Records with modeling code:
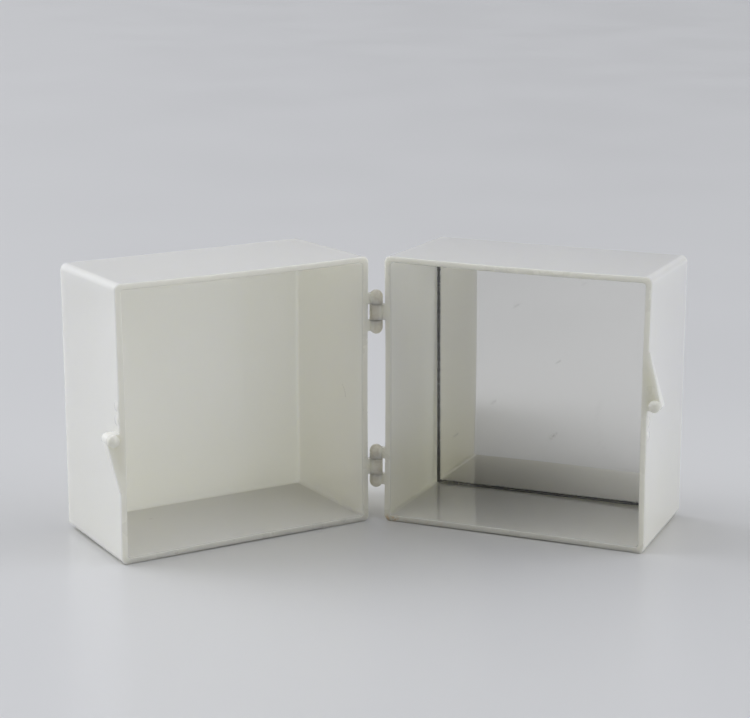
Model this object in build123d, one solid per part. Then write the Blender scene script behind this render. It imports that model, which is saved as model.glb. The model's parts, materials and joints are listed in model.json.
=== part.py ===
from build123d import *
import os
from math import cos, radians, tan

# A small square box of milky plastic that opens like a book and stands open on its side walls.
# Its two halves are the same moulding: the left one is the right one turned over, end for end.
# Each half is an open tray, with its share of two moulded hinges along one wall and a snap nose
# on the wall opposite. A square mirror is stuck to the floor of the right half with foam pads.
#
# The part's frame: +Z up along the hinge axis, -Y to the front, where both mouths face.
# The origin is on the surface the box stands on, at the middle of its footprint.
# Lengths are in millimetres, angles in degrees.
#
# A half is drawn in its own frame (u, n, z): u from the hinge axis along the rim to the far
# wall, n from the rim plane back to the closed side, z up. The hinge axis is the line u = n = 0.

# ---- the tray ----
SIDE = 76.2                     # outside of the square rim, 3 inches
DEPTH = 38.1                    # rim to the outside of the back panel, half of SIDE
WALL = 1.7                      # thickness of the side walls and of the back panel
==
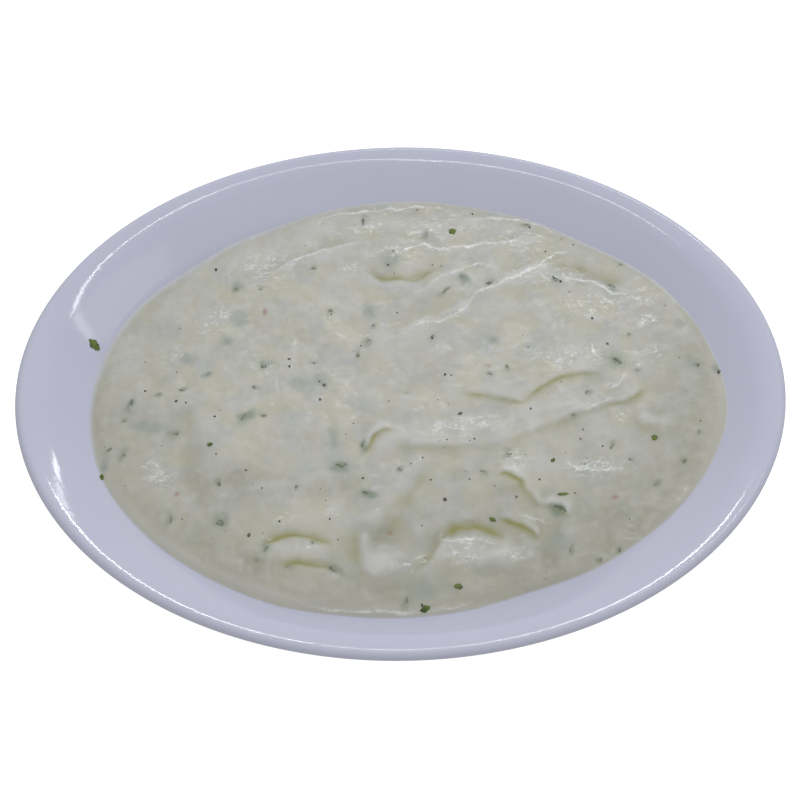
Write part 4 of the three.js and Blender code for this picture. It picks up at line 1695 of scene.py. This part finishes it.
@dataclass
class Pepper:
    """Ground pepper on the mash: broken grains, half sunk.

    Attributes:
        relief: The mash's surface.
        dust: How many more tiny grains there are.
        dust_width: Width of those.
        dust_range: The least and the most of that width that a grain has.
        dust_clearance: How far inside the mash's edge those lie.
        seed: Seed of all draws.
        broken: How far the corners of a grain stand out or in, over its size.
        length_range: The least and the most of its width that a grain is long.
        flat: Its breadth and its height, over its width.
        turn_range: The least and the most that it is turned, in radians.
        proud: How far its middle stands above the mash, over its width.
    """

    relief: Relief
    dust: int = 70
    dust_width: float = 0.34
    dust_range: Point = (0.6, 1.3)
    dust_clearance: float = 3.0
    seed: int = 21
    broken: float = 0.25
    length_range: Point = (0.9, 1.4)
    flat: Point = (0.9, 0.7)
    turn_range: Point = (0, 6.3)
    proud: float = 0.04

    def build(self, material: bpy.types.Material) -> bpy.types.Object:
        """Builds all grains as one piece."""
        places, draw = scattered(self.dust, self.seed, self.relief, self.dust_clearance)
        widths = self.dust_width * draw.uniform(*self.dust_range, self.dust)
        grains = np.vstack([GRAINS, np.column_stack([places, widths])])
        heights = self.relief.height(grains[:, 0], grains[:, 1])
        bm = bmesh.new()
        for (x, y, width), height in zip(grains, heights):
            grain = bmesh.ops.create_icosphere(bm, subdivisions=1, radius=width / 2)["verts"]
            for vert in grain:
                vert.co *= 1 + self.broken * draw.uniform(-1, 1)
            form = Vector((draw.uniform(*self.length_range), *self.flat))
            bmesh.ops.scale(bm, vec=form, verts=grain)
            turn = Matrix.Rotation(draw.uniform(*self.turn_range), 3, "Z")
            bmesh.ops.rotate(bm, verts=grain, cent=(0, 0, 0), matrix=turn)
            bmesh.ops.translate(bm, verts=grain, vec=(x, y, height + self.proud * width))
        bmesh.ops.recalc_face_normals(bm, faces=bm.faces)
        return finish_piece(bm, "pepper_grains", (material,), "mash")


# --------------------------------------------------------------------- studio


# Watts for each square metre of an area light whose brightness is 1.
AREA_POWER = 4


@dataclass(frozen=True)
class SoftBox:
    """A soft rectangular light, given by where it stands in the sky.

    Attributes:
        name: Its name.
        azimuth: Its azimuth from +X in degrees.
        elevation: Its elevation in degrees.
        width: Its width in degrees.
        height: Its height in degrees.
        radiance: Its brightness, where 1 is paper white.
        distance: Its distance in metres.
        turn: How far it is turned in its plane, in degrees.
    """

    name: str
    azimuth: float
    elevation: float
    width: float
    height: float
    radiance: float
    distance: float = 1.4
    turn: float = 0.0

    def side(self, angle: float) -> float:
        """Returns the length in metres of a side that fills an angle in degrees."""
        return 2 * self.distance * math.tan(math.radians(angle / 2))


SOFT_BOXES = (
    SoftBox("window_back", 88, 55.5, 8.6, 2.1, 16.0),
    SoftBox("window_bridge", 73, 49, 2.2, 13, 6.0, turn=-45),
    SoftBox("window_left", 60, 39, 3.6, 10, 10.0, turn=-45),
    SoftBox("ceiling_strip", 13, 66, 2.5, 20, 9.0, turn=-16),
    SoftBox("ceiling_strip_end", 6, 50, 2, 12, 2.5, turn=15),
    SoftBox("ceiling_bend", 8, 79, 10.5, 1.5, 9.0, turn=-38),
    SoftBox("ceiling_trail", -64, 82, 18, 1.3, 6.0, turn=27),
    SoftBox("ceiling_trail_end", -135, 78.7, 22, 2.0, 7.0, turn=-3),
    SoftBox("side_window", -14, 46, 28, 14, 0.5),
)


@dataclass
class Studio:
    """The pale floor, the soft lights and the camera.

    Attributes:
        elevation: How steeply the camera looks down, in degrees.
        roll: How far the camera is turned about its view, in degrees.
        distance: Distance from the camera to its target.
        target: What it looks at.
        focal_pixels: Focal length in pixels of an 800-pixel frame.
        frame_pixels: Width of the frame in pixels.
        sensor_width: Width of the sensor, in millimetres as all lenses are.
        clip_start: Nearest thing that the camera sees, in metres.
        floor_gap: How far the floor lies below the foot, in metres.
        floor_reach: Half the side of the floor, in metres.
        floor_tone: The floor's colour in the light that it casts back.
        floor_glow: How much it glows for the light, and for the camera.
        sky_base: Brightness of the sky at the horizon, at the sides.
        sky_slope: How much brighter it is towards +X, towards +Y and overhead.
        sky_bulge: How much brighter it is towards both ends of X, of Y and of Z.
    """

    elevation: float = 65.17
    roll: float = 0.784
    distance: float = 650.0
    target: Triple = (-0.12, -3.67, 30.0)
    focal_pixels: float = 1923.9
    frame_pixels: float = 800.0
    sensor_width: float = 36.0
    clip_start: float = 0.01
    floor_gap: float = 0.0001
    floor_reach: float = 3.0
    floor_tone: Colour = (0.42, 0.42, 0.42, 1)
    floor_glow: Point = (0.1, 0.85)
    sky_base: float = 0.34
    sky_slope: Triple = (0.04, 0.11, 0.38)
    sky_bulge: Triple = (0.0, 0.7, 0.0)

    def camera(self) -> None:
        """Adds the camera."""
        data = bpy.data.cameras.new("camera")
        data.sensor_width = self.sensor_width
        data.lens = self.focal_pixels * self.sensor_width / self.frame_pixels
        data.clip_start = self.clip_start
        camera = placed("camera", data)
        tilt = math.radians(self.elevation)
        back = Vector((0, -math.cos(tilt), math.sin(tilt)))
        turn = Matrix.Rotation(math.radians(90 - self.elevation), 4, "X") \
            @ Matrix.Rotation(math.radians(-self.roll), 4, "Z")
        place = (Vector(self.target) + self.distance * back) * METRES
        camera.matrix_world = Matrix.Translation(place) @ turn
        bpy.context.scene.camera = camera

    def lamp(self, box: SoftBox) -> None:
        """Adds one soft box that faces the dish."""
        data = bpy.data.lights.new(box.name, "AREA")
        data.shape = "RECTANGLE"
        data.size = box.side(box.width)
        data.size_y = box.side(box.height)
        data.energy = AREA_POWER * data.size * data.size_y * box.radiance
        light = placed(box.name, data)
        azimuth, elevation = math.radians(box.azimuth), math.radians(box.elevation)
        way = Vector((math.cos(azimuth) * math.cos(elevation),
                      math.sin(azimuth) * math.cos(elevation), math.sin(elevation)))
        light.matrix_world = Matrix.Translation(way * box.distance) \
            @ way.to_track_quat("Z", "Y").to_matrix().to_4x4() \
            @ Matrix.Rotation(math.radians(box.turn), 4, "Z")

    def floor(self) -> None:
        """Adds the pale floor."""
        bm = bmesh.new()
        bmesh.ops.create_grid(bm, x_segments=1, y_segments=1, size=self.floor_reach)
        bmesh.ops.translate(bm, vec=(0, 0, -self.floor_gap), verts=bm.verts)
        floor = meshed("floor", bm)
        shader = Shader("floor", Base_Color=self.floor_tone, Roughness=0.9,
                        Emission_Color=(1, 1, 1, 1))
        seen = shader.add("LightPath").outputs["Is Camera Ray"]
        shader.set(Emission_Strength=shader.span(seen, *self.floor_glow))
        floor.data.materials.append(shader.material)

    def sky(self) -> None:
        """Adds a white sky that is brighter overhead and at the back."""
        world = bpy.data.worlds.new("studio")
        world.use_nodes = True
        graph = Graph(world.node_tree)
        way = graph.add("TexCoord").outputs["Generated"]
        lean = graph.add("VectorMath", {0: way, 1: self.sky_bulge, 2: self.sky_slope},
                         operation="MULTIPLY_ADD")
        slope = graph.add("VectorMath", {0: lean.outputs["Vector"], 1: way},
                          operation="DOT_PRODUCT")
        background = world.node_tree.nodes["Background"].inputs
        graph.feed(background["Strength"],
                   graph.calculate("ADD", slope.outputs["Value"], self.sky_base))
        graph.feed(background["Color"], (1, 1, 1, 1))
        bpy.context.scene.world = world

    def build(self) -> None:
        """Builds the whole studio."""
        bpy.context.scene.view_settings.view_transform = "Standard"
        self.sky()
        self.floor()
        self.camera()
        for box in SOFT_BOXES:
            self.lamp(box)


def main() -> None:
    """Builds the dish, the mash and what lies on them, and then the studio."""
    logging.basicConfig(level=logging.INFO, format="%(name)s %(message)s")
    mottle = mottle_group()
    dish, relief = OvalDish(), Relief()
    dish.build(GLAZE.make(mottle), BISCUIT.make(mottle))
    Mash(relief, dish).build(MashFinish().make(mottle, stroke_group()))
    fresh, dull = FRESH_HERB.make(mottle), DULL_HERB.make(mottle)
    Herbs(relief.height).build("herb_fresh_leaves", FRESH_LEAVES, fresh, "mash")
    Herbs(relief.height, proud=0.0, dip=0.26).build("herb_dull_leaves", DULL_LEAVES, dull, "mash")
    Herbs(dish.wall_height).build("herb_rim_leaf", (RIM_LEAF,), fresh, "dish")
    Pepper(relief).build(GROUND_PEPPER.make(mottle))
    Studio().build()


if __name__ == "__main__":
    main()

* WORK REQUIRED: Retype exactly what runs from the line containing "Model this object" through the line containing "and of the back panel", both lines included, and stop there.

* SOLUTION TO THIS EXERCISE:
Model this object in build123d, one solid per part. Then write the Blender scene script behind this render. It imports that model, which is saved as model.glb. The model's parts, materials and joints are listed in model.json.
=== part.py ===
from build123d import *
import os
from math import cos, radians, tan

# A small square box of milky plastic that opens like a book and stands open on its side walls.
# Its two halves are the same moulding: the left one is the right one turned over, end for end.
# Each half is an open tray, with its share of two moulded hinges along one wall and a snap nose
# on the wall opposite. A square mirror is stuck to the floor of the right half with foam pads.
#
# The part's frame: +Z up along the hinge axis, -Y to the front, where both mouths face.
# The origin is on the surface the box stands on, at the middle of its footprint.
# Lengths are in millimetres, angles in degrees.
#
# A half is drawn in its own frame (u, n, z): u from the hinge axis along the rim to the far
# wall, n from the rim plane back to the closed side, z up. The hinge axis is the line u = n = 0.

# ---- the tray ----
SIDE = 76.2                     # outside of the square rim, 3 inches
DEPTH = 38.1                    # rim to the outside of the back panel, half of SIDE
WALL = 1.7                      # thickness of the side walls and of the back panel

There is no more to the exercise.